The Notukeu Heritage Museum began as the private collection of Henri Liboiron, a former resident of Ponteix, Saskatchewan, who started amassing artifacts in 1940. Liboiron spent decades collecting objects in the area—many of them thousands of years old—and originally created a museum in his basement, before the collection was moved to its current location.
Keno City's Keno Mining Museum displays the history of gold and silver mining in the area dating back to the early 1900s. Housed in part in a 1920's dance hall, the museum is open June through September in the very small community of Keno City.

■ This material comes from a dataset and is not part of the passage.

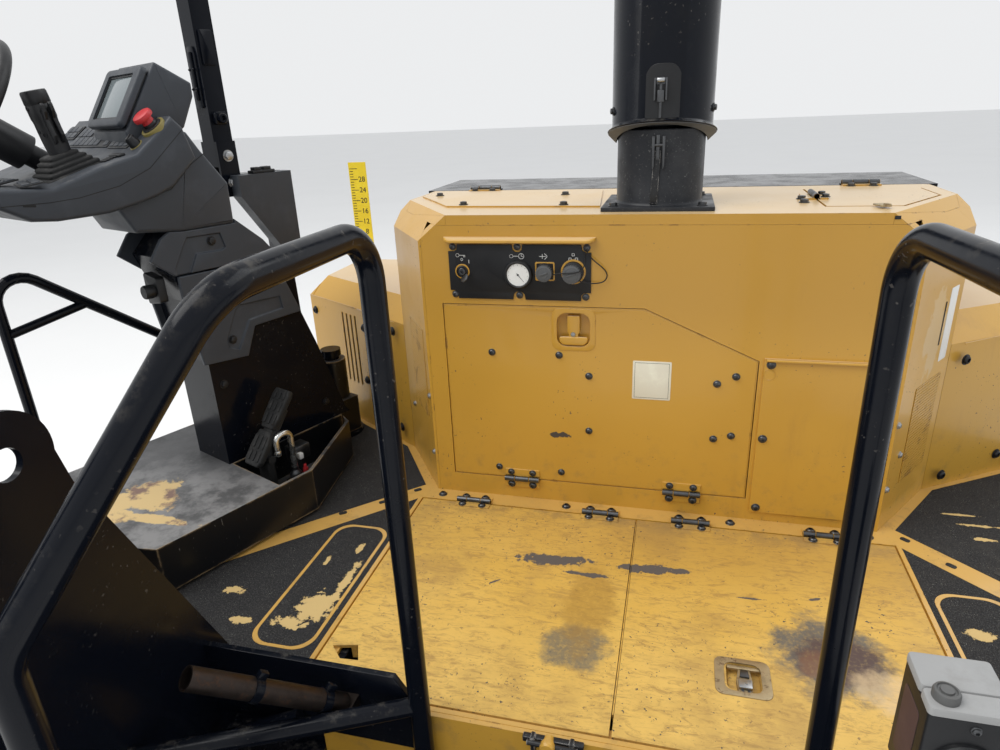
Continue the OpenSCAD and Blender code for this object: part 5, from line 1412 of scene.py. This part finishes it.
DESK_TOP = [(-385, 905), (-380, 943), (-340, 940), (-276, 936), (-168, 970), (-83, 991), (-3, 1053), (16, 1070),
            (40, 1044)]
DESK_CREASE = [(36, 1038), (-60, 958), (-137, 926), (-227, 910), (-288, 907), (-378, 909)]
DESK_LOW = [(60, 972), (-10, 910), (-51, 894), (-89, 884), (-173, 868), (-279, 866), (-330, 872), (-380, 902)]
NECK = [(-143, 872), (-114, 813), (0, 800), (145, 800), (147, 903), (87, 989), (58, 1036), (-100, 930)]
desk = Piece("console_shell")
desk.slab(mm(DESK_TOP + DESK_LOW), -0.33, 0.175, 0.009, PROFILE, 4, 0.009)
desk.slab(fillet(mm(NECK), 0.006, 3), -0.034, 0.152, 0.009, PROFILE, 4, 0.009)
desk.done(GREY, "platform", smooth=50, replaces=("console_body",))
seams_and_crease_shade = Piece("console_seams_and_crease_shade")
strokes(seams_and_crease_shade, [[(-0.009, 0.903), (0.052, 0.956)], [(0.052, 0.956), (0.093, 0.98)], [(-0.009, 0.903), (-0.05, 0.896)]],
        PROFILE @ move(0, 0, 0.1518), 0.002, 0.0006)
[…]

Not far from there, the Kluane Museum of Natural History in Burwash Landing features artifacts, clothing and tools of the Southern Tutchone people, as well as diorama-style displays of the 70 species of wildlife in the Yukon. For a unique souvenir, visitors may purchase hand-made, moose-hide moccasins in the museum gift shop.
Offering interpretive programs, performances and exhibits, the Danoja Zho Cultural Centre (meaning Long Time Ago House) in Dawson City is open May-September and by appointment during the remainder of the year. The centre explores the history and heritage of the Tr'ondek Hwech'in people through artifacts, reproductions and photographs.
Dawson City visitors may also be interested to see the Jack London Cabin and Interpretive Centre, where the White Fang and Call of the Wild author lived during the Klondike Gold Rush; the facility is open mid-May through mid-September.
And no Dawson City visit would be complete without a stop at the Dawson City Museum, which features not only exhibits highlighting the area's mining history and the Tr'ondek Hwech'in people, but also houses three Klondike Mines Railway locomotives, one of which is considered one of the oldest conserved rail cars in Canada.